Predicting shim gaps in aircraft assembly with machine learning and sparse sensing

A modern aircraft may require on the order of thousands of custom shims to fill gaps between structural components in the airframe that arise due to manufacturing tolerances adding up across large structures. These shims are necessary to eliminate gaps, maintain structural performance, and minimize pull-down forces required to bring the aircraft into engineering nominal configuration for peak aerodynamic efficiency. Gap filling is a time-consuming process, involving either expensive by-hand inspection or computations on vast quantities of measurement data from increasingly sophisticated metrology equipment.
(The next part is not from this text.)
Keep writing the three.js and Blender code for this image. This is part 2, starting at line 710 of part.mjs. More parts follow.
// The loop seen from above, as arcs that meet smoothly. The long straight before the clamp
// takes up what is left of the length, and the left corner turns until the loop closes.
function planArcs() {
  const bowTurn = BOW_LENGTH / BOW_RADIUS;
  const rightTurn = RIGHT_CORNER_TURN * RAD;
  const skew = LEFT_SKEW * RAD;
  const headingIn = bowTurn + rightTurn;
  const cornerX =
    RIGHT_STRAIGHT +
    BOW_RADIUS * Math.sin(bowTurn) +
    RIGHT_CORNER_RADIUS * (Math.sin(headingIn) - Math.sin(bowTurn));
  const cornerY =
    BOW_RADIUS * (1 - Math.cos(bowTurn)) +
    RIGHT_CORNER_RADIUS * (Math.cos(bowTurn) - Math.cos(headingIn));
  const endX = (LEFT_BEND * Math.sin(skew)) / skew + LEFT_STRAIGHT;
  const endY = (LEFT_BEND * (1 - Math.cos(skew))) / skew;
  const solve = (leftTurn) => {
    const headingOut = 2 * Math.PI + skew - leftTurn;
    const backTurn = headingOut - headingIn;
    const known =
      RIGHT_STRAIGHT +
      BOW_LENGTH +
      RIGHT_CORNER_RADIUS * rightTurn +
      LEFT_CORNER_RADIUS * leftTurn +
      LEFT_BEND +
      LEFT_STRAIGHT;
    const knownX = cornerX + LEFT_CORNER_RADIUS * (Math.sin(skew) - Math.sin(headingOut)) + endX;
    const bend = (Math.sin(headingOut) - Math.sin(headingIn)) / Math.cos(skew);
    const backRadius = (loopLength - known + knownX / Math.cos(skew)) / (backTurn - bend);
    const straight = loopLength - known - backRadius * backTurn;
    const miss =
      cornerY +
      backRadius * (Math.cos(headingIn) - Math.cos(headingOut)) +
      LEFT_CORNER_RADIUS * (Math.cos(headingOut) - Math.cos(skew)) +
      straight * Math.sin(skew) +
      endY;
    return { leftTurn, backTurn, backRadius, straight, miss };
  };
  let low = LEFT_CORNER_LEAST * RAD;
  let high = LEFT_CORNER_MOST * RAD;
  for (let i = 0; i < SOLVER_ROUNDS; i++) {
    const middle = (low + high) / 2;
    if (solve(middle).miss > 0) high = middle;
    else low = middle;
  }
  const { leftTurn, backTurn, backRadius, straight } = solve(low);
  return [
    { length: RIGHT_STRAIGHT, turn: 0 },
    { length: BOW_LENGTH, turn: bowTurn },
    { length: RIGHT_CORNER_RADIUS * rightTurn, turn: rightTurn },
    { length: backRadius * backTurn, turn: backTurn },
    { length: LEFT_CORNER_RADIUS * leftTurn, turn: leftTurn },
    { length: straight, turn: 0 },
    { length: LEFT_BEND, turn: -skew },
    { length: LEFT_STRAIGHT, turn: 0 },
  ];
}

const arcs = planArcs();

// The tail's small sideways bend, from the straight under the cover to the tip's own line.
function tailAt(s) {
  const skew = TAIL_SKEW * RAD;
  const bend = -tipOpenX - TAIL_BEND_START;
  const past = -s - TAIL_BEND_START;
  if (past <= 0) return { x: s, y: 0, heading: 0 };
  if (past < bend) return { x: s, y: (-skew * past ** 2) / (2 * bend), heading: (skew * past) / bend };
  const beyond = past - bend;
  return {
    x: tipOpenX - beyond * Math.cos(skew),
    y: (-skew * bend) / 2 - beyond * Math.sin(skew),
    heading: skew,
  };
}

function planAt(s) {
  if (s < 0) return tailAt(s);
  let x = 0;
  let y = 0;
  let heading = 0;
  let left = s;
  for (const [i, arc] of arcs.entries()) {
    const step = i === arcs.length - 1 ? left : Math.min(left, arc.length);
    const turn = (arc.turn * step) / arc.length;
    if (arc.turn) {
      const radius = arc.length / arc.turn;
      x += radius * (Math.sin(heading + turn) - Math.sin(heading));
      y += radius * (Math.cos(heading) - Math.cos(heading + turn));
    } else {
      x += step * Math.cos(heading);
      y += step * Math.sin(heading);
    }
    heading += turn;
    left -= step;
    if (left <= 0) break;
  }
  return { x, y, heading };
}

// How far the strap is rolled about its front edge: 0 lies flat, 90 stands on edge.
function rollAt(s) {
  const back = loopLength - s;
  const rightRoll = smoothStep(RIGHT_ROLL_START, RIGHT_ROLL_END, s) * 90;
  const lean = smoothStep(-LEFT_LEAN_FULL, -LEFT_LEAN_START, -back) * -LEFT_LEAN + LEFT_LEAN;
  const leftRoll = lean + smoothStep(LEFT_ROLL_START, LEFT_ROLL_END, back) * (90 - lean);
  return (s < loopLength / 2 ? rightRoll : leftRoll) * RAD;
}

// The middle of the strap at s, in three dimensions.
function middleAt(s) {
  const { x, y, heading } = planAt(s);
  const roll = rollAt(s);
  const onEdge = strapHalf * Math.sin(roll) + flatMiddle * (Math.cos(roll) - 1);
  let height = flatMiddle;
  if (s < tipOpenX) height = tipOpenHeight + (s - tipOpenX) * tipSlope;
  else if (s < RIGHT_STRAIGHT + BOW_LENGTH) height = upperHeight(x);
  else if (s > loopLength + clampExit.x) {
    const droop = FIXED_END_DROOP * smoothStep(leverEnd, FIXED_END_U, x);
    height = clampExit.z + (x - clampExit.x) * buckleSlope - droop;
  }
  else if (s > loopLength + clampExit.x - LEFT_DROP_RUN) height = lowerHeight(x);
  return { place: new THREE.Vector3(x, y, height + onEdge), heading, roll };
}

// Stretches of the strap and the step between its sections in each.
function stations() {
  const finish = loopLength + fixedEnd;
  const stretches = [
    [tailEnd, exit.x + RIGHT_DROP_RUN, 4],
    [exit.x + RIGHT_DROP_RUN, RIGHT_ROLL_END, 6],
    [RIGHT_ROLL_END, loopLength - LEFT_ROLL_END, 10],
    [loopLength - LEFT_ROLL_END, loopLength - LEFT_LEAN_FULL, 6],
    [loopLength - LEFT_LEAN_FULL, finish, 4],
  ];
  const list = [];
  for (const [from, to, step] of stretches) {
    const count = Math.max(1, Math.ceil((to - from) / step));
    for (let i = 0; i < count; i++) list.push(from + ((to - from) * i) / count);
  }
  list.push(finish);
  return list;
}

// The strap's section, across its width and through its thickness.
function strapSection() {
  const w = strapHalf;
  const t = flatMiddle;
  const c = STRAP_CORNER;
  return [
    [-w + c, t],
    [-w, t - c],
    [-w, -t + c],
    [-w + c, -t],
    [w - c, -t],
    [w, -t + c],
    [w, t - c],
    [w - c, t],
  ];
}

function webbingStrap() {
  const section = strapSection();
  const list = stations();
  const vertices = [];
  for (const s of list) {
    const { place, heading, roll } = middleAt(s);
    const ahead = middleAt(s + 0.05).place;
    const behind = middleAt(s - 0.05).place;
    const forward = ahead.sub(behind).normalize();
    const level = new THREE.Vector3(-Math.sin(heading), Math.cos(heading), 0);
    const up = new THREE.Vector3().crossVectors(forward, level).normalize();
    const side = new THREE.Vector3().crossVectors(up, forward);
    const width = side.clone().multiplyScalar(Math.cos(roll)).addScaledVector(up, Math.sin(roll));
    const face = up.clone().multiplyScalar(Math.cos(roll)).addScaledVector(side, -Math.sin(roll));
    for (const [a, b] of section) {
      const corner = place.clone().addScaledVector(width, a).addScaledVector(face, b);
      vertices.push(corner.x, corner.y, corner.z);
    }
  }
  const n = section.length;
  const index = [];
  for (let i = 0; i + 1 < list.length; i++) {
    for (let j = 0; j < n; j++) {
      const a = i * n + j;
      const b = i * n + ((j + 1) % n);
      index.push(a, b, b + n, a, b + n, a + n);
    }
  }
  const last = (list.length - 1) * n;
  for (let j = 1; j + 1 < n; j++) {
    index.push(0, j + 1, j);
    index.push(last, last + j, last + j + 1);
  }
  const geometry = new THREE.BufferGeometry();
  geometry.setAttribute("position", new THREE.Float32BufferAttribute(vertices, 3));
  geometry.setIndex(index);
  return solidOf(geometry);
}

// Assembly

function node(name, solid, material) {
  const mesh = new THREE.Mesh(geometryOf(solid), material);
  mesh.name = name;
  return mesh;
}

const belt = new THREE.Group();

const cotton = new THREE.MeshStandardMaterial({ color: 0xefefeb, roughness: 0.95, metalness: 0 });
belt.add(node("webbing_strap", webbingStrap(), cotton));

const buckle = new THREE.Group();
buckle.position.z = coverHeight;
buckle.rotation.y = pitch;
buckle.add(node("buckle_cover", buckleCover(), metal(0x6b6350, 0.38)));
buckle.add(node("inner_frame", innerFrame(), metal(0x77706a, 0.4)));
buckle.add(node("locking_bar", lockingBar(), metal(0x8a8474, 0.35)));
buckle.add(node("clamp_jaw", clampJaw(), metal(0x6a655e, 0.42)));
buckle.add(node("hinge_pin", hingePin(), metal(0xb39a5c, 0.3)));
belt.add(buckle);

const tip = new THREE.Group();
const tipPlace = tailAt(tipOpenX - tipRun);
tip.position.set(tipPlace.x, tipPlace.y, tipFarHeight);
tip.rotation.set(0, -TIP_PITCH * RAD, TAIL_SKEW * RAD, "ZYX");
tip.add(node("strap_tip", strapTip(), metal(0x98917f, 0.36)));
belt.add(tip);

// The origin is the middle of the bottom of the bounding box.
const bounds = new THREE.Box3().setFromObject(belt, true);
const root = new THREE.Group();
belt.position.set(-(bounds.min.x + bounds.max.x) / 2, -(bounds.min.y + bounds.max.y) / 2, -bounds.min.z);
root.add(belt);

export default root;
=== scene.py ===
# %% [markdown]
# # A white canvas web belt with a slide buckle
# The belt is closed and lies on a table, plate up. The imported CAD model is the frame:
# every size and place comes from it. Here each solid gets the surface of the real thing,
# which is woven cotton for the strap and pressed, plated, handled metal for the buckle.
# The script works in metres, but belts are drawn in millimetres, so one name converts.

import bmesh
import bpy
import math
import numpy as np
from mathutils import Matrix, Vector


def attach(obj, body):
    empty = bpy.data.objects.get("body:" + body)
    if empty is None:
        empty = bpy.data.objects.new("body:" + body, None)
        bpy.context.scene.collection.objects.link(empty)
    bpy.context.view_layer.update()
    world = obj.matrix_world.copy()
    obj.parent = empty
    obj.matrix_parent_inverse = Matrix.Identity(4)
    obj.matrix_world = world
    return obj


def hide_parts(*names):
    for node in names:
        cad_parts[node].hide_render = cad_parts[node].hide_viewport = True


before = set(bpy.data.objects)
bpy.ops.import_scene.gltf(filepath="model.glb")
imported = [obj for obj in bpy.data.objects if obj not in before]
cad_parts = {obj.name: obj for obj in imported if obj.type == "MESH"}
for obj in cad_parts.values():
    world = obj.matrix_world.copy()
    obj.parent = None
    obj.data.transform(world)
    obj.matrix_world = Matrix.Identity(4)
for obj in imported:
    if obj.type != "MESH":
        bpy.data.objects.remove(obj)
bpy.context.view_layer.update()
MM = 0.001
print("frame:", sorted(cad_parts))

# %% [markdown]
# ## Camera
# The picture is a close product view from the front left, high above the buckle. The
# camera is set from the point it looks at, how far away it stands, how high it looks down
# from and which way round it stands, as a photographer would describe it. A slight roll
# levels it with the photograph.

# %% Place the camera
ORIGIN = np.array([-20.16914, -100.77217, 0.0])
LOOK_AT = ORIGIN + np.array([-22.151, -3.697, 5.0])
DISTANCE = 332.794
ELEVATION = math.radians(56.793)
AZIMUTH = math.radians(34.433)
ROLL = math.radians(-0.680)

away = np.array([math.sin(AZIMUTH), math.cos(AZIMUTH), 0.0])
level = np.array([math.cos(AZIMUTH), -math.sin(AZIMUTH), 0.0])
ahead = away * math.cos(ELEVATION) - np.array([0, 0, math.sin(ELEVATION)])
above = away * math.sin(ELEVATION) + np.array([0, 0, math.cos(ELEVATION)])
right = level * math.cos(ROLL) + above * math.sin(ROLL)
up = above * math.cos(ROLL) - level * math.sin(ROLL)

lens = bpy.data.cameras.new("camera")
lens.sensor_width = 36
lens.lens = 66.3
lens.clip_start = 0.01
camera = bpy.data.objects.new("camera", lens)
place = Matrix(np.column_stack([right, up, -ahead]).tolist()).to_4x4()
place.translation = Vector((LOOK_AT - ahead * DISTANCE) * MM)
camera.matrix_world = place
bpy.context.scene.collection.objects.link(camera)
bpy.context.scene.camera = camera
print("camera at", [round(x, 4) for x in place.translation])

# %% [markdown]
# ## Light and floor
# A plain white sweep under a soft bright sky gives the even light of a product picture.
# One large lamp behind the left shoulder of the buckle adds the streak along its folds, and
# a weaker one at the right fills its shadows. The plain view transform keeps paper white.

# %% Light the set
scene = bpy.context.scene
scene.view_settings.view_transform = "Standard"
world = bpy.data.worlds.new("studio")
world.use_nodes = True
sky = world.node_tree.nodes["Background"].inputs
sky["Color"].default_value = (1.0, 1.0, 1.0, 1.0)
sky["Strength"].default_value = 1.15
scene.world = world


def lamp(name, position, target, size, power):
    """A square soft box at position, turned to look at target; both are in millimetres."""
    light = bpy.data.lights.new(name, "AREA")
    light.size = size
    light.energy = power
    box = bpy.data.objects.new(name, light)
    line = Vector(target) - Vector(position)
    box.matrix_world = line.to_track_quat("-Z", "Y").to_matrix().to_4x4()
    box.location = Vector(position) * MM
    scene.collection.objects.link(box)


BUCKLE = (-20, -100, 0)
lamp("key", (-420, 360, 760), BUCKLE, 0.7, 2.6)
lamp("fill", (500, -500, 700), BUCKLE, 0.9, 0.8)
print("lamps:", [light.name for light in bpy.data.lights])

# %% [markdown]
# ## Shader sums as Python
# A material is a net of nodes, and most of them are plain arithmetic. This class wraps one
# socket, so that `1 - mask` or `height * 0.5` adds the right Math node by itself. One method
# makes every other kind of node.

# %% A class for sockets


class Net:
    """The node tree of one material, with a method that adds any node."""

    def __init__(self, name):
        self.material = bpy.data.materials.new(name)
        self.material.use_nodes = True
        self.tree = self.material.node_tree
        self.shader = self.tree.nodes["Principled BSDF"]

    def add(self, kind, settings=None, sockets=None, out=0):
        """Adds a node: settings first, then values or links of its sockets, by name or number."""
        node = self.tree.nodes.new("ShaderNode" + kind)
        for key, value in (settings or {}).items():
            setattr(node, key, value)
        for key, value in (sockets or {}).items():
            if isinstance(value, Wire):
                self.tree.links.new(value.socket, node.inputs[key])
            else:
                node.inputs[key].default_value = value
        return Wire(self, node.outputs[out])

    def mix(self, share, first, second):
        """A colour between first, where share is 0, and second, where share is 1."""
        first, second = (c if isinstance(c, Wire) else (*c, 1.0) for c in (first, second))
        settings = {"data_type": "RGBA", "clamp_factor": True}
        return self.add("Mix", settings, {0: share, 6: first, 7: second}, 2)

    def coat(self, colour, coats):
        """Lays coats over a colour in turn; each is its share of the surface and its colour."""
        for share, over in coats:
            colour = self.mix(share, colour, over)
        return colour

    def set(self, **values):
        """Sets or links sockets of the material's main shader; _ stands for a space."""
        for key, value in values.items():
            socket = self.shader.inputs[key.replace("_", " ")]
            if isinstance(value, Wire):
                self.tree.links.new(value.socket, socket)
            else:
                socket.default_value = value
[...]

Either case amounts to significant delays in production, with much of the time spent in the critical path of aircraft assembly. This work presents an alternative strategy for predictive shimming, based on machine learning and sparse sensing to first learn gap distributions from historical data, and then design optimized sparse sensing strategies to streamline data collection and processing. This new approach is based on the assumption that patterns exist in shim distributions across aircraft, which may be mined and used to reduce the burden of data collection and processing in future aircraft. Specifically, robust principal component analysis is used to extract low-dimensional patterns in the gap measurements while rejecting outliers. Next, optimized sparse sensors are obtained that are most informative about the dimensions of a new aircraft in these low-dimensional principal components. We demonstrate the success of the proposed approach, called PIXel Identification Despite Uncertainty in Sensor Technology (PIXI-DUST), on historical production data from 54 representative Boeing commercial aircraft. Our algorithm successfully predicts $99\%$ of shim gaps within the desired measurement tolerance using $3\%$ of the laser scan points typically required; all results are cross-validated.